Text for plasma cutting requires adequate stroke width and size. Standard fonts convert to outlines with tight features that may burn away.

  • Prefer single-line (stick) fonts for marking passes if supported. For cut-through text, increase letter height and simplify shapes.
  • Ensure minimum web between characters and cutouts is above process minimums.
  • Separate marking and cutting on different layers. Confirm your machine supports reduced power marking or separate tool definitions.

Datum, Origin, and Sheet Coordinate System

A stable origin and orientation simplify setup and reduce mistakes.

  • Set the model origin at a sheet corner or a fixture datum that exists on the table.
  • Align the X and Y axes to the expected machine axes. Avoid rotated drawings unless the CAM performs auto-rotation.
  • Keep the top-left or bottom-left corner conventions consistent across projects.
  • Add a non-cut reference square or fiducial on a non-export layer if your shop uses on-table verification.

Export Workflow and Settings

Exports must be deterministic and stripped of non-cut elements.

  • Keep only cut and mark layers in the export. Purge text, dimensions, hatches, images, and construction geometry.
  • Use polylines with consistent vertex ordering. Retain true arcs to minimize point counts and maintain smooth motion.
  • Apply a chord tolerance that is finer than the kerf when converting splines to polylines or arcs. Maintain a single value across the file to avoid mixed fidelity.
  • Verify units embedded in the file match the intended units in CAM. Use explicit unit metadata when available.

Export settings checklist:

  • DXF R12 or R14 with polylines and arcs
  • Units set to millimeters or inches consistently
  • All contours closed; no duplicate or zero-length entities
  • Layers limited to cut and mark; correct layer naming
  • Scale 1 to 1; origin placed at a practical corner
  • Spline-to-arc/line conversion tolerance below kerf width
  • No hatches, images, or proxy objects

Quality Control Before Cutting

Before sending to the machine, run checks in the CAM environment.
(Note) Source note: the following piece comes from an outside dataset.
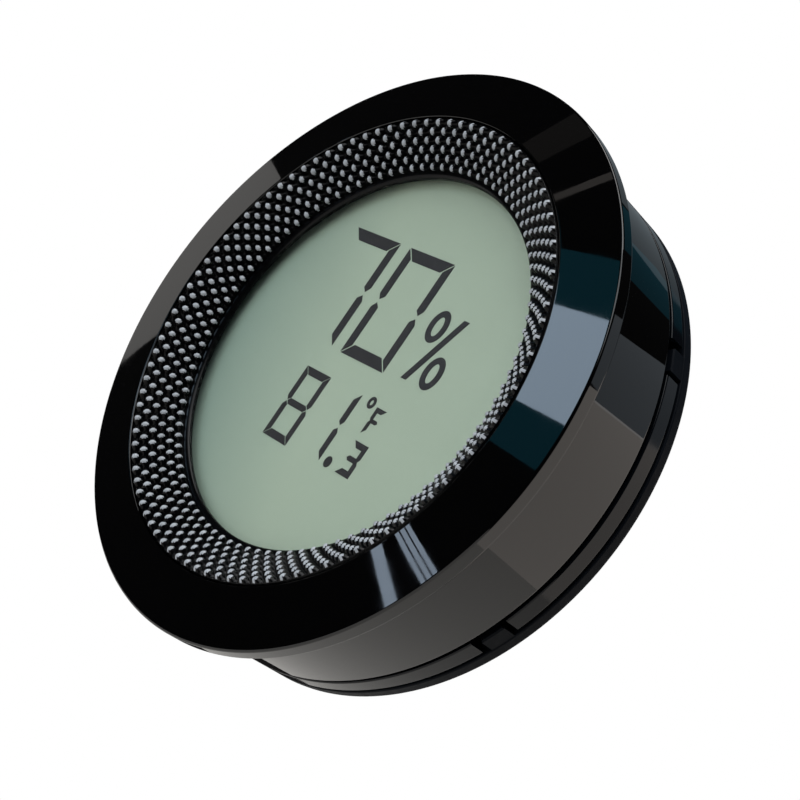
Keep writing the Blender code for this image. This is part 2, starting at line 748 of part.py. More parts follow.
def make_rear_cover(shop, gloss_black):
    """The cover's plate with its tabs, battery opening, lug gates, stops, vent slots and button hole."""
    edge = EDGE_BREAK
    cover = shop.turned(
        "rear_cover",
        [
            (0, REAR_FACE),
            (BARREL_RADIUS - 2 * edge, REAR_FACE),
            (BARREL_RADIUS, REAR_FACE + 2 * edge),
            (BARREL_RADIUS, COVER_INNER - edge),
            (BARREL_RADIUS - edge, COVER_INNER),
            (0, COVER_INNER),
        ],
        gloss_black,
    )
    tab_spread = math.degrees(TAB_WIDTH / BARREL_RADIUS)
    tab_bore, tab_outer = BARREL_RADIUS - BAND_WALL, BARREL_RADIUS - edge / 2
    tabs = shop.prism(
        "tab_shapes",
        [sector(tab_bore, tab_outer, a, tab_spread) for a in tab_angles()],
        COVER_INNER - COVER_THICKNESS / 2,
        BAND_FRONT - TAB_SHORTFALL,
    )
    stops = shop.prism(
        "stop_shapes",
        [
            shifted(sector(DOOR_RADIUS + 2 * GAP, LUG_RADIUS, a, STOP_ANGLE, 3), CELL_CENTRE)
            for a in stop_angles()
        ],
        COVER_INNER - COVER_THICKNESS / 2,
        LUG_FRONT,
    )
    low, high = REAR_FACE - PASS_THROUGH, COVER_INNER + PASS_THROUGH
    opening = shop.prism("door_opening", [door_outline()], low, high)
    middle = (VENT_COUNT - 1) / 2
    vents = [
        stadium(VENT_WIDTH, VENT_LOW, VENT_HIGH, (i - middle) * VENT_PITCH) for i in range(VENT_COUNT)
    ]
    button_hole = circle(BUTTON_RADIUS + RUNNING_GAP, BUTTON_PLACE, MEDIUM_SEGMENTS)
    holes = shop.prism("vent_slots", [*vents, button_hole], low, high)
    shop.join(cover, tabs, stops)
    return shop.cut(cover, opening, holes)


def door_outline():
    """The edge of the opening for the door, which is wider where the unlocked lugs pass through."""
    half = DOOR_LUG_ANGLE / 2 + GATE_GAP_ANGLE
    outline = []
    for lug, following in zip(lug_angles(), (*lug_angles()[1:], 360)):
        gate, next_gate = lug - DOOR_TWIST, following - DOOR_TWIST
        outline += arc(LUG_RADIUS + GAP, gate - half, gate + half, 8)
        outline += arc(DOOR_RADIUS + GAP, gate + half, next_gate - half, 26)
    return shifted(outline, CELL_CENTRE)


def lug_angles():
    """The middle angles of the door's two lugs when it is locked."""
    return (0, 180)


def stop_angles():
    """The middle angles of the stops, one past each end of each lug's travel."""
    past = DOOR_LUG_ANGLE / 2 + STOP_GAP_ANGLE + STOP_ANGLE / 2
    return [a + past for a in lug_angles()] + [a - DOOR_TWIST - past for a in lug_angles()]


def make_battery_door(shop, black):
    """The round door with its skirt, its two bayonet lugs and its coin slot, turning on its own axis."""
    origin = (*CELL_CENTRE, REAR_FACE)
    skirt_bore = HOLDER_RING_BORE
    door = shop.turned(
        "battery_door",
        [
            (0, REAR_FACE),
            (DOOR_RADIUS - EDGE_BREAK, REAR_FACE),
            (DOOR_RADIUS, REAR_FACE + EDGE_BREAK),
            (DOOR_RADIUS, LUG_FRONT),
            (skirt_bore, LUG_FRONT),
            (skirt_bore, DOOR_INNER),
            (0, DOOR_INNER),
        ],
        black,
        origin=origin,
        segments=SEGMENTS,
    )
    lugs = shop.prism(
        "lug_shapes",
        [
            shifted(sector(DOOR_RADIUS - GAP, LUG_RADIUS, a, DOOR_LUG_ANGLE, 6), CELL_CENTRE)
            for a in lug_angles()
        ],
        COVER_INNER + GAP,
        LUG_FRONT - LUG_SETBACK,
        origin=origin,
    )
    length, width, depth = COIN_SLOT
    slot = shop.prism(
        "coin_slot",
        [rectangle(length, width, CELL_CENTRE)],
        REAR_FACE - PASS_THROUGH,
        REAR_FACE + depth,
        origin=origin,
    )
    shop.join(door, lugs)
    return shop.cut(door, slot)


def make_unit_button(shop, finishes):
    """The button that changes the units, the switch on the board and the switch's plunger."""
    shop.turned(
        "unit_button",
        [
            (0, BUTTON_REAR),
            (BUTTON_RADIUS - EDGE_BREAK, BUTTON_REAR),
            (BUTTON_RADIUS, BUTTON_REAR + EDGE_BREAK),
            (BUTTON_RADIUS, BUTTON_FRONT - BUTTON_FLANGE_THICKNESS),
            (BUTTON_RADIUS + BUTTON_FLANGE, BUTTON_FRONT - BUTTON_FLANGE_THICKNESS),
            (BUTTON_RADIUS + BUTTON_FLANGE, BUTTON_FRONT),
            (0, BUTTON_FRONT),
        ],
        finishes["button"],
        origin=(*BUTTON_PLACE, BUTTON_REAR),
        segments=MEDIUM_SEGMENTS,
    )
    switch = shop.prism(
        "switch_body",
        [rectangle(SWITCH_SIDE, SWITCH_SIDE, BUTTON_PLACE)],
        SWITCH_REAR,
        SOLDER,
        finishes["epoxy"],
        origin=(*BUTTON_PLACE, SOLDER),
    )
    well = shop.prism(
        "switch_well",
        [circle(PLUNGER_RADIUS + RUNNING_GAP, BUTTON_PLACE)],
        SWITCH_REAR - PASS_THROUGH,
        SOLDER - SWITCH_FLOOR,
    )
    shop.cut(switch, well)
    plunger_front = SOLDER - SWITCH_FLOOR - BUTTON_TRAVEL - SWITCH_OVERTRAVEL - LAYER_GAP
    shop.turned(
        "switch_plunger",
        [
            (0, PLUNGER_REAR),
            (PLUNGER_RADIUS - EDGE_BREAK, PLUNGER_REAR),
            (PLUNGER_RADIUS, PLUNGER_REAR + EDGE_BREAK),
            (PLUNGER_RADIUS, plunger_front),
            (0, plunger_front),
        ],
        finishes["white"],
        origin=(*BUTTON_PLACE, PLUNGER_REAR),
        segments=SMALL_SEGMENTS,
    )


def main():
    """Builds every piece of the hygrometer."""
    clear_scene()
    shop = Workshop()
    finishes = {
        "gloss": finish("gloss_black_plastic", (0.012, 0.012, 0.014), 0.12),
        "knurl": finish("knurled_black_plastic", (0.03, 0.03, 0.035), 0.25),
        "cover": finish("cover_black_plastic", (0.02, 0.021, 0.024), 0.35),
        "door": finish("door_black_plastic", (0.028, 0.028, 0.03), 0.4),
        "button": finish("button_grey_plastic", (0.12, 0.12, 0.13), 0.45),
        "clear": finish("clear_acrylic", (0.9, 0.95, 0.92), 0.03, transmission=0.9),
        "polariser": finish("polariser_film", (0.45, 0.52, 0.45), 0.25),
        "glass": finish("display_glass", (0.6, 0.7, 0.65), 0.05, transmission=0.6),
        "reflector": finish("reflector_film", (0.38, 0.45, 0.38), 0.3),
        "white": finish("white_plastic", (0.8, 0.8, 0.77), 0.5),
        "rubber": finish("contact_rubber", (0.1, 0.1, 0.1), 0.7),
        "board": finish("green_board", (0.03, 0.16, 0.07), 0.4),
        "steel": finish("zinc_plated_steel", (0.6, 0.6, 0.62), 0.3, metallic=1.0),
        "ceramic": finish("pale_ceramic", (0.75, 0.74, 0.7), 0.55),
        "epoxy": finish("black_epoxy", (0.015, 0.015, 0.015), 0.35),
        "nickel": finish("nickel_plate", (0.66, 0.64, 0.6), 0.25, metallic=1.0),
    }
    make_bezel(shop, finishes["gloss"])
    make_barrel(shop, finishes["gloss"])
    make_knurled_ring(shop, finishes["knurl"])
    make_display(shop, finishes)
    make_board(shop, finishes)
    make_battery(shop, finishes)
    make_unit_button(shop, finishes)
    make_case_ring(shop, finishes["gloss"])
    make_screws(
        shop,
        "case_screw",
        CASE_SCREW_CIRCLE,
        CASE_SCREW_ANGLES,
        RING_FLANGE_REAR,
        CASE_SCREW_LENGTH,
        finishes["steel"],
    )
    make_rear_cover(shop, finishes["cover"])
    make_battery_door(shop, finishes["door"])


main()
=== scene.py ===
"""Looks of a round digital hygrometer: its mouldings, knurled ring, display, rear cover and studio.

Shapes are drawn in the dial's own axes, in millimetres: x to the reader's right, y up and z out of the
dial, with z = 0 where the bezel's flange meets the panel. They are turned into the row's metres as each
mesh is made.
"""

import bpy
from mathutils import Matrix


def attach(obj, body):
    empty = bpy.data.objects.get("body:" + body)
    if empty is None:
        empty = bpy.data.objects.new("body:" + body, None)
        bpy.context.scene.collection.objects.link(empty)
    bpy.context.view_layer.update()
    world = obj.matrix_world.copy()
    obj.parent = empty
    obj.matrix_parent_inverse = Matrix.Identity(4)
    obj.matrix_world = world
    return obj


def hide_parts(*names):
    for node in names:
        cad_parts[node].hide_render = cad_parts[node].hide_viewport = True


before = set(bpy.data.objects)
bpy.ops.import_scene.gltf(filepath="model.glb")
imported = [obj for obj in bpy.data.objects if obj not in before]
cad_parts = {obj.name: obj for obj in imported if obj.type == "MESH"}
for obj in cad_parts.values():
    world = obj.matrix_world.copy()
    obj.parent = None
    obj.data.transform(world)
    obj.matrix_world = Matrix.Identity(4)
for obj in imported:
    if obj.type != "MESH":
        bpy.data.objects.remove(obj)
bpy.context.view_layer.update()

import logging
import math
from dataclasses import dataclass, field
from enum import Enum
from typing import Callable, Iterable, Sequence

import bmesh
import bpy
from mathutils import Matrix, Quaternion, Vector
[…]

  • Simulate toolpaths to verify cut order, lead-in placement, and collision with tabs.
  • Confirm interior features cut before exterior profiles.
  • Count pierces and evaluate pierce distribution to minimize consumable wear and heat concentration.
  • Review estimated cut time and total path length for scheduling and cost.
  • If available, enable small-hole routines or reduced-speed parameters for holes and fine features.

Common Pitfalls and Fixes

  • Tiny bridges and fillets burn away: increase radii and web dimensions beyond process minimums.
  • Distorted small holes: enlarge nominal size or plan secondary drilling; apply hole quality routines in CAM.
  • Excess dross and bevel: adjust cut speed, stand-off, and consumables; review kerf compensation side.
  • Warping in thin sheet: revise nesting to distribute heat, add tabs, or sequence cuts to reduce localized heating.
  • Mis-scaled parts: unify units and scale before export; verify in CAM with known dimension checks.
  • Unintended internal cuts: remove residual construction geometry and hatches; restrict export layers.

FAQs

What file format works best for CNC plasma CAM?
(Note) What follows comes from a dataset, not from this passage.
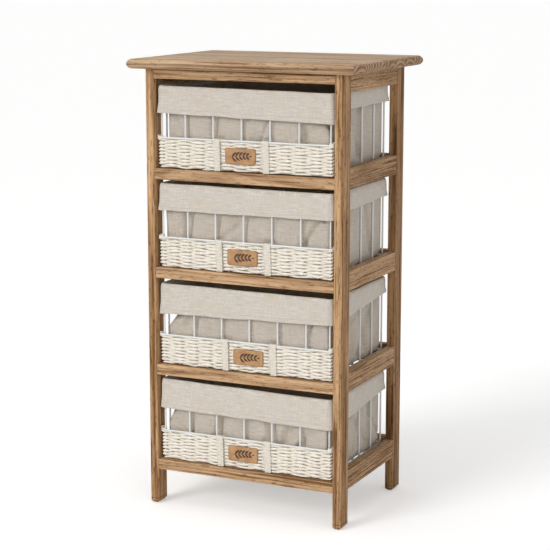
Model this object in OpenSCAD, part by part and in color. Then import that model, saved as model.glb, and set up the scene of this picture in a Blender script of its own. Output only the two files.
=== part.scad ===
// Wooden drawer cabinet with four pull-out wire baskets.
// Millimetres, +Z up. Origin: middle of the footprint, on the floor. The front faces -Y.

/* [Cabinet] */
// Overall width, across the top board
cabinet_w = 400; // [360:1:520]
// Overall depth, across the top board
cabinet_d = 300; // [280:1:380]
// Overall height, floor to top
cabinet_h = 750; // [690:1:900]
// Thickness of the top board, whose edges are fully rounded
top_t = 16; // [12:1:24]
// How far the top board stands out past the posts at each side
side_overhang = 25; // [5:1:40]
// How far the top board stands out past the posts at the front
front_overhang = 18; // [5:1:35]
// How far the top board stands out past the posts at the back
back_overhang = 20; // [2:1:30]

/* [Posts] */
// Width of a post, seen from the front
post_w = 15; // [14:1:24]
// Depth of a post, seen from the side
post_d = 31; // [26:1:42]
// Rounding of the posts' long edges
post_r = 2; // [0.5:0.1:4]
// Bevel round the foot of a post
foot_bevel = 4; // [1:0.5:5]
// Clear height under the lowest rails
floor_gap = 60; // [30:1:90]

/* [Rails] */
// How far the rails' outer faces lie behind the posts' faces
rail_inset = 1; // [0.4:0.1:2]
// Rounding of the rails' long edges
rail_r = 1.5; // [0.5:0.1:2.5]
// Height of a front rail
front_rail_h = 18; // [16:1:24]
// Thickness of a front rail
front_rail_t = 16; // [14:1:20]
// Height of a side rail
side_rail_h = 32; // [26:1:40]
// Height of the side aprons under the top board
side_apron_h = 30; // [24:1:40]
// Height of a back rail
back_rail_h = 32; // [26:1:40]
// Thickness of a back rail
back_rail_t = 16; // [14:1:20]
// Height of the front and back aprons under the top board
apron_h = 16; // [14:1:28]
// Width of a runner, from the side rail inwards
runner_w = 20; // [14:1:30]
// Height of a runner
runner_h = 16; // [12:1:16]

/* [Dowels and screws] */
// Diameter of a dowel
dowel_d = 8; // [5:0.5:9]
// Depth of a dowel in a post
dowel_in_post = 10; // [6:0.5:11]
// Depth of a dowel in a rail
dowel_in_rail = 20; // [12:1:25]
// Diameter of the screws in the top board
top_screw_d = 4; // [3:0.1:5]
// How far the top board's screws reach into it
top_screw_bite = 9; // [5:0.5:9.5]
// Distance of the top board's screws from the middle
top_screw_x = 100; // [60:1:120]
// Diameter of the screws in the runners
runner_screw_d = 3.5; // [3:0.1:4.5]
// How far the runners' screws reach into the side rails
runner_screw_bite = 9; // [5:0.5:11]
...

DXF with polylines and true arcs is the most reliable for 2D plasma workflows. It preserves geometry fidelity while remaining lightweight. DWG is also acceptable if your CAM handles it consistently. Use a single unit system and maintain scale 1 to 1. Avoid embedded hatches, dimensions, or images in the exported file.

How small can I make holes and slots with plasma?

Minimum hole size depends on torch, consumables, and thickness. As a rule of practicality, design hole diameters larger than one and a half to two times the material thickness for thin sheet and larger multiples for thicker plate. For fit-critical or small holes, plan a secondary drilling step or enable small-hole routines in CAM that reduce speed and modify lead strategies.

Should I offset for kerf in CAD or let CAM handle it?

Keep CAD geometry nominal and apply kerf compensation in CAM. This preserves a single source of truth and allows quick adjustment for different machines, consumables, and materials. Pre-offset in CAD is prone to confusion and double compensation unless drawings are tightly controlled and labeled.

How do I prevent parts from tipping or shifting during cutting?

Use tabs sized to the material and part mass, place interior cuts before exterior profiles, and maintain adequate part spacing. Sequence cuts to avoid concentrating heat in one region. For small parts, consider skeleton retention strategies or temporary bridges that are removed after cutting.

Why does my CAM break curves into many short segments?

Spline or polyline curves with tight chord tolerances can export as dense segment sets. Convert splines to arcs where possible and set a chord error finer than the kerf but not excessively small. Excessive segmentation increases motion planner workload and can degrade edge quality due to frequent decelerations.

Conclusion

A precise plasma-ready CAD file is defined by clean topology, manufacturable feature sizes, explicit layer discipline, and consistent units. Design within process limits for the chosen material and thickness. Preserve nominal geometry and apply kerf compensation and lead strategies in CAM. Control exports to simple, closed polylines and arcs. Validate with simulation and a practical QC checklist before cutting. This disciplined workflow produces predictable dimensions, stable edge quality, and repeatable results across machines and jobs.